I'm not sure how this case fits with the French Ministry of Education's recent initiative to reduce urban violence by more instruction in grammar and vocabulary. I'll just observe that enterrasse actually is an imperfect subjunctive, suggesting that French journalists, unlike their English-language counterparts, are still in control of the traditional terminology of morphology.

[Tip of the chapeau to Jeremy Hawker.]

[David Creber wrote with a plausible suggestion:

The idea that Fourniret's French might be 'bad' could be a mistake in translation; someone presuming that 'imparfait' meant 'inaccurate' and not a past continuous aspect.

Similarly, Tim Leonard suggested that

the simplest explanation for Lichtfield's claim that Fourniret's French is "inaccurate" is that he thought "imperfect" meant "not quite correct."

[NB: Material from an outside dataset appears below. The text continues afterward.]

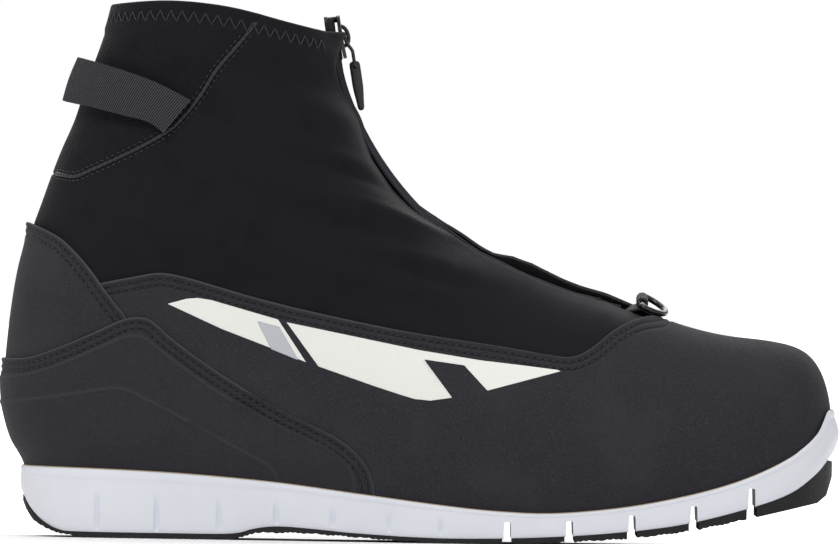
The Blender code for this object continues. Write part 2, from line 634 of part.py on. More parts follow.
def zip_parts():
    """Tapes and coils on both sides, the bottom stop, and the slider with its bridge and pull."""
    for side_name, side in SIDES:
        finish(zip_strip(f"zip_tape_{side_name}", TAPE_Y, TAPE_DEPTH, side), "coated_fabric")
        finish(zip_strip(f"zip_coil_{side_name}", COIL_Y, COIL_DEPTH, side), "zip_coil")
    stop = arc_block((ZIP_BOTTOM + 0.3, ZIP_BOTTOM + 1.3), 3.0, (0.4, 3.4), 2, "zip_bottom_stop")
    finish(stop, "moulded_plastic")
    slider = arc_block(SLIDER_ENDS, 4.0, (-1.2, 0.3), name="slider_body")
    boolean(slider, 'UNION', arc_block(SLIDER_ENDS, 3.8, (3.5, 4.3)))
    boolean(slider, 'UNION', arc_block((SLIDER_ENDS[0] + 0.6, SLIDER_ENDS[0] + 2.8), 1.2, (-0.4, 3.9)))
    arch = [zip_arc(BRIDGE_ANGLE + a, d) for a, d in
            ((-1.9, -0.6), (-1.9, -3.6), (-1.2, -4.2), (1.2, -4.2), (1.9, -3.6), (1.9, -0.6),
             (1.2, -0.6), (1.2, -3.3), (-1.2, -3.3), (-1.2, -0.6))]
    boolean(slider, 'UNION', prism(arch, -1.2, 1.2))
    finish(slider, "black_metal")
    pull_parts()


LINK_PIN = zip_arc(BRIDGE_ANGLE, -2.25)           # where the link's wire runs under the bridge
LINK_WIRE, LINK_HALF, LINK_LENGTH = 0.6, 3.2, 11.6
LINK_BOW = 1.9                                    # how far the link stands ahead of its pin
GRIP_HALF, GRIP_LENGTH = 2.2, 18.0
PULL_TILT = math.radians(12)                      # the pull hangs slightly forward


def hang(down, forward, y):
    """Point on the hanging pull, measured from its pin."""
    direction = Vector((math.sin(PULL_TILT), -math.cos(PULL_TILT)))
    ahead = Vector((math.cos(PULL_TILT), math.sin(PULL_TILT)))
    x, z = LINK_PIN + down * direction + forward * ahead
    return (x, y, z)


def pull_parts():
    """Wire link, bowed clear of the slider, and the moulded grip around its lower end."""
    corner = 0.9
    path = [(0, LINK_HALF - corner), (corner * 0.3, LINK_HALF - corner * 0.3), (corner, LINK_HALF),
            (LINK_LENGTH - corner, LINK_HALF), (LINK_LENGTH - corner * 0.3, LINK_HALF - corner * 0.3),
            (LINK_LENGTH, LINK_HALF - corner)]
    path += [(down, -y) for down, y in path[::-1]]
    bow = [hang(down, LINK_BOW * smoothstep(1.5, 6, down), y) for down, y in path]
    finish(tube("pull_link", bow, LINK_WIRE, closed=True, sides=6), "black_metal")
    start = LINK_LENGTH - 2.4
    sections = ((0.0, 1.3), (1.0, 2.0), (GRIP_LENGTH * 0.75, 1.8), (GRIP_LENGTH, 1.1))
    rings = [[hang(start + down, LINK_BOW + ahead * half, y * GRIP_HALF) for ahead, y in
              ((-1, -0.6), (-0.6, -1), (0.6, -1), (1, -0.6), (1, 0.6), (0.6, 1), (-0.6, 1), (-1, 0.6))]
             for down, half in sections]
    grip = loft("pull_grip", rings)
    hole_ends = [hang(LINK_LENGTH, LINK_BOW, y) for y in (-5, 5)]
    finish(cut(grip, tube("hole", hole_ends, LINK_WIRE + GAP, sides=8)), "moulded_plastic")


# ================================================================ ring, strap and heel loop
def ring_frame():
    """Directions of the D-ring: along its bar, and outward from the bar."""
    bar = Vector((0, math.cos(RING_ROLL), math.sin(RING_ROLL)))
    reach = Vector((math.cos(RING_DROOP), 0, -math.sin(RING_DROOP)))
    return bar, (reach - bar * reach.dot(bar)).normalized()


def ring_parts():
    """D-ring below the zip, and the webbing strap that is sewn around its bar."""
    bar, reach = ring_frame()
    bend = [math.pi * i / 9 - math.pi / 2 for i in range(10)]
    path = [RING_BAR + bar * (RING_HALF * math.sin(t)) + reach * (RING_STEM + RING_REACH * math.cos(t))
            for t in bend]
    path += [RING_BAR + bar * (s * (RING_HALF - RING_WIRE)) for s in (1, 0.33, -0.33, -1)]
    finish(tube("d_ring", path, RING_WIRE, closed=True, sides=6), "black_metal")
    inner = RING_WIRE + GAP
    turns = [math.radians(a) for a in range(-100, 141, 30)]
    tail = [(-8.5, 1.2), (-3.5, -0.7)]            # its sewn end, measured from the bar
    wrap = [(math.cos(t), math.sin(t)) for t in turns]
    profile = tail + [(inner * c, inner * s) for c, s in wrap]
    profile += [((inner + STRAP_THICK) * c, (inner + STRAP_THICK) * s) for c, s in wrap[::-1]]
    profile += [(x, z - STRAP_THICK) for x, z in tail[::-1]]
    rings = [[RING_BAR + Vector((x, y, z + y * math.tan(RING_ROLL) * smoothstep(-8.5, -2, x)))
              for x, z in profile] for y in (-STRAP_HALF, STRAP_HALF)]
    finish(loft("ring_strap", rings), "webbing")


def heel_loop():
    """Webbing pull loop across the Achilles tendon, lifted off the shaft at the back."""
    band = layer(LOOP_BAND, lambda x, z: -LOOP_LIFT * smoothstep(0, LOOP_REACH, LOOP_TOP[-1][0] - x))
    outline = smooth(LOOP_TOP, 2) + smooth(LOOP_FOOT, 2)
    finish(trim("heel_loop", band, prism(outline)), "webbing")


def prints():
    """Flashes printed on both sides of the quarter."""
    for side_name, y0, y1 in (("lateral", -FAR, 0), ("medial", 0, FAR)):
        for name, outline in (("rear_flash", REAR_FLASH), ("front_flash", FRONT_FLASH)):
            finish(trim(f"{name}_{side_name}", layer(PRINT), prism(outline, y0, y1)), "white_print")


# ================================================================ sole
def plan_outline(inset, count=26):
    """Outline of the upper where it meets the sole, seen from above, drawn in by inset."""
    first, last = -46.0, 244.0
    steps = [(1 - math.cos(math.pi * (k + 0.35) / count)) / 2 for k in range(count)]
    xs = [first + (last - first) * step for step in steps]
    edge = [(x, -half_width(x, height(FEATHER, x, 1.0), -1)) for x in xs]
    edge += [(x, half_width(x, height(FEATHER, x, 1.0), 1)) for x in reversed(xs)]
    return grow(edge, -inset)


def sole_block(name, side_outline, inset=-SOLE_PROUD):
    """Side profile of a sole part, trimmed to the plan outline."""
    return trim(name, prism(side_outline), plan_prism(plan_outline(inset)))


def slot_cutter(x, top):
    """One flex slot across the sole, wider at the tread than at its top."""
    foot = -10.0
    return prism(((x - SLOT_FOOT / 2, foot), (x + SLOT_FOOT / 2, foot), (x + SLOT_TOP / 2, top),
                  (x - SLOT_TOP / 2, top)))


def groove_cutters():
    """The two lengthwise grooves that a binding's ridges run in."""
    profile = [(-60, -10), (224, -10)] + stretch(TREAD, 224, -40, GROOVE_DEPTH) + [(-60, 12)]
    return [prism(profile, side * GROOVE_Y - GROOVE_WIDTH / 2, side * GROOVE_Y + GROOVE_WIDTH / 2)
            for side in (-1, 1)]


def core_cutter():
    """Room in the midsole for the thicker rubber under the middle of the foot."""
    (x0, x1) = CORE_X
    profile = [(x0, -10), (x1, -10)] + stretch(RUBBER, x1, x0, CORE_HEIGHT + GAP)
    return prism(profile, -CORE_WIDTH - GAP, CORE_WIDTH + GAP)


def midsole():
    """White midsole in two halves that meet at the flex point, and the shank let into its top."""
    split = FLEX_POINT.x
    rear = [(-47.4, 18), (-47.2, 25)] + stretch(FEATHER, -46, split - 0.3, 0)
    rear += stretch(RUBBER, split - 0.3, -46.6)
    front = stretch(FEATHER, split + 0.3, 243.6, 0)
    front += [(246.4, 48), (247.5, 43), (246.9, 36)] + stretch(RUBBER, 243.5, split + 0.3)
    (x0, x1), (high, low) = SHANK_X, SHANK_DEPTH
    room = stretch(FEATHER, x0 - GAP, x1 + GAP, 5) + stretch(FEATHER, x1 + GAP, x0 - GAP, low - GAP)
    room_half = SHANK_HALF + GAP
    part = cut(sole_block("midsole_rear", rear), core_cutter(), prism(room, -room_half, room_half))
    finish(cut(part, *[slot_cutter(*slot) for slot in SLOTS[:3]]), "white_sole")
    part = cut(sole_block("midsole_front", front), core_cutter(), cage_pocket())
    finish(cut(part, *[slot_cutter(*slot) for slot in SLOTS[2:]]), "white_sole")
    shank = stretch(FEATHER, x0, x1, high) + stretch(FEATHER, x1, x0, low)
    finish(prism(shank, -SHANK_HALF, SHANK_HALF, "shank"), "shank_composite")


def cage_pocket():
    """Pocket for the bar cage, open to the ground for the binding's jaws."""
    (x0, x1), half, (_, z1) = CAGE
    return box((x0 - GAP, -half - GAP, -10), (x1 + GAP, half + GAP, z1 + GAP))


def outsole():
    """Rubber treads: heel, waist, four lugs between the flex slots, and the toe block."""
    bounds = [-46.0, 34.0] + [x for x, _ in SLOTS]
    names = ("outsole_heel", "outsole_waist", "outsole_lug_1", "outsole_lug_2", "outsole_lug_3",
             "outsole_lug_4")
    for name, x0, x1 in zip(names, bounds, bounds[1:]):
        start = x0 + (GAP if x0 in (-46.0, 34.0) else SLOT_FOOT / 2)
        end = x1 - (GAP if x1 == 34.0 else SLOT_FOOT / 2)
        low, rim = stretch(TREAD, start, end), stretch(RUBBER, end, start, -GAP)
        part = sole_block(name, low + rim)
        first, last = max(start, CORE_X[0] + 0.5), min(end, CORE_X[1] - 1)
        core = stretch(TREAD, first, last, 0.6) + stretch(RUBBER, last, first, CORE_HEIGHT)
        boolean(part, 'UNION', prism(core, -CORE_WIDTH, CORE_WIDTH))
        finish(cut(part, *groove_cutters()), "rubber")
    toe_start = SLOTS[-1][0] + SLOT_FOOT / 2
    toe = stretch(TREAD, toe_start, 243) + [(246.2, 31.5)] + stretch(RUBBER, 243.4, toe_start, -GAP)
    finish(cut(sole_block("outsole_toe", toe, -SOLE_PROUD + 0.3), cage_pocket()), "rubber")


def toe_binding_bar():
    """Steel bar that the binding grips, and the moulded cage that holds it in the toe."""
    (x0, x1), half, (z0, z1) = CAGE
    cage = box((x0, -half, z0), (x1, half, z1), "bar_cage")
    channel = box((x0 - 1, -CAGE_CHANNEL, z0 - 1), (x1 - CAGE_WALL, CAGE_CHANNEL, z1 - CAGE_WALL))
    reach = half - BAR_COVER
    hole = tube("hole", [(TOE_BAR.x, -reach, TOE_BAR.y), (TOE_BAR.x, reach, TOE_BAR.y)],
                BAR_RADIUS + GAP, sides=12)
    finish(cut(cage, channel, hole), "moulded_plastic")
    ends = reach - GAP
    bar = tube("toe_bar", [(TOE_BAR.x, -ends, TOE_BAR.y), (TOE_BAR.x, ends, TOE_BAR.y)], BAR_RADIUS, sides=12)
    finish(bar, "steel")


def footbed():
    """Lasting board and insole, both drawn in from the edge of the sole."""
    board = stretch(FEATHER, -44, 227, BOARD[0]) + stretch(FEATHER, 227, -44, BOARD[1])
    finish(sole_block("lasting_board", board, BOARD_INSET), "stiffener_board")
    insole = stretch(FEATHER, -40, 222, INSOLE[0]) + stretch(FEATHER, 222, -40, INSOLE[1])
    finish(sole_block("insole", insole, INSOLE_INSET), "foam")


def build():
    for thing in list(bpy.data.objects):
        bpy.data.objects.remove(thing)
    lower_upper()
    stiffeners()
    gaiter()
    inner_boot()
    lacing()
    zip_parts()
    ring_parts()
    heel_loop()
    prints()
    midsole()
    outsole()
    toe_binding_bar()
    footbed()


build()
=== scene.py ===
"""Looks of the cross country boot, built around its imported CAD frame.

Lengths are millimetres in the frame's own axes: the toe points along +X, the lateral side is -Y
and the ground is z = 0.  The upper's panels are cut from one fine base surface, the outside of the
soft shell, and each gets its own height over it.  The sole, the zip and the hardware follow.
"""

import json
import math

import bmesh
import bpy
import numpy as np
from mathutils import Matrix, Vector
from mathutils.kdtree import KDTree


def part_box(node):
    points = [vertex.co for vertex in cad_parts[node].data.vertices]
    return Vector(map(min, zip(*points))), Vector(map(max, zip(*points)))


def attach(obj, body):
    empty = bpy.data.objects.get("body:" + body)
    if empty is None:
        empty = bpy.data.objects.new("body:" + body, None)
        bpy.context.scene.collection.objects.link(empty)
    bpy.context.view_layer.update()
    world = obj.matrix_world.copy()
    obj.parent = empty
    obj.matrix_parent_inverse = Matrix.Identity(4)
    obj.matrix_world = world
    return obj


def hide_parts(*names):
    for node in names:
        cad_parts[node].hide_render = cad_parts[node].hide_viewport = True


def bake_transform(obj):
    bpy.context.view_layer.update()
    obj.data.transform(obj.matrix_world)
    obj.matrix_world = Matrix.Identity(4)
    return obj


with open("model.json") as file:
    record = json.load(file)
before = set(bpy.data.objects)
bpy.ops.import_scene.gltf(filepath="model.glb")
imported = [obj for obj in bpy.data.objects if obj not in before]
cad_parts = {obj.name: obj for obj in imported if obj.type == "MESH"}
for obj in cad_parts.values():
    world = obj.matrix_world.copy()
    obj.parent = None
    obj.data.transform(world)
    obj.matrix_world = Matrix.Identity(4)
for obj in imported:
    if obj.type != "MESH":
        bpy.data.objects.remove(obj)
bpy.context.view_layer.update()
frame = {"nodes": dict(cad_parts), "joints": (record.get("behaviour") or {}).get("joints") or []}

MM = 0.001
SIDES = (("lateral", -1), ("medial", 1))
JOINTS = {joint["name"]: joint for joint in frame["joints"]}


def joint_place(name):
    """Where a joint is, in millimetres."""
    return np.array(JOINTS[name]["pos_m"]) / MM


def node_box(name):
    """Lowest and highest corner of a CAD node, in millimetres."""
    low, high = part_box(name)
    return np.array(low) / MM, np.array(high) / MM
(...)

This would certainly be consistent with the command of grammatical terminology among anglophone journalists (and other intellectuals) in general.]

[Alex Price writes:

Fourniret’s French might not be “inaccurate,” but his use of imperfect subjunctive forms is, at the very least, inappropriate, and I think, to give Lichfield the benefit of the doubt, that is what he might have been getting at. (The problem is that “inappropriate French” is too vague. People might interpret it to mean crude language.) The use of the imperfect subjunctive is so inappropriate today, in almost any context other than a comic one, that its use amounts to an error in register: the form may be accurate, but its usage inaccurate. As for French journalists correctly identifying the grammatical form, that’s not surprising. French children still receive plenty of training in grammar, despite the concerns of various politicians. More to the point, the imperfect of the subjunctive is notorious and the subject of many jokes, mostly because it sounds funny. For example, the ending –asse, which you get with –er verbs recalls the –asse ending of many informal, often pejorative nouns: vinasse (bad wine), tignasse (bad hair), paperasse (bureaucratic forms, red tape), connasse (stupid woman), and so on.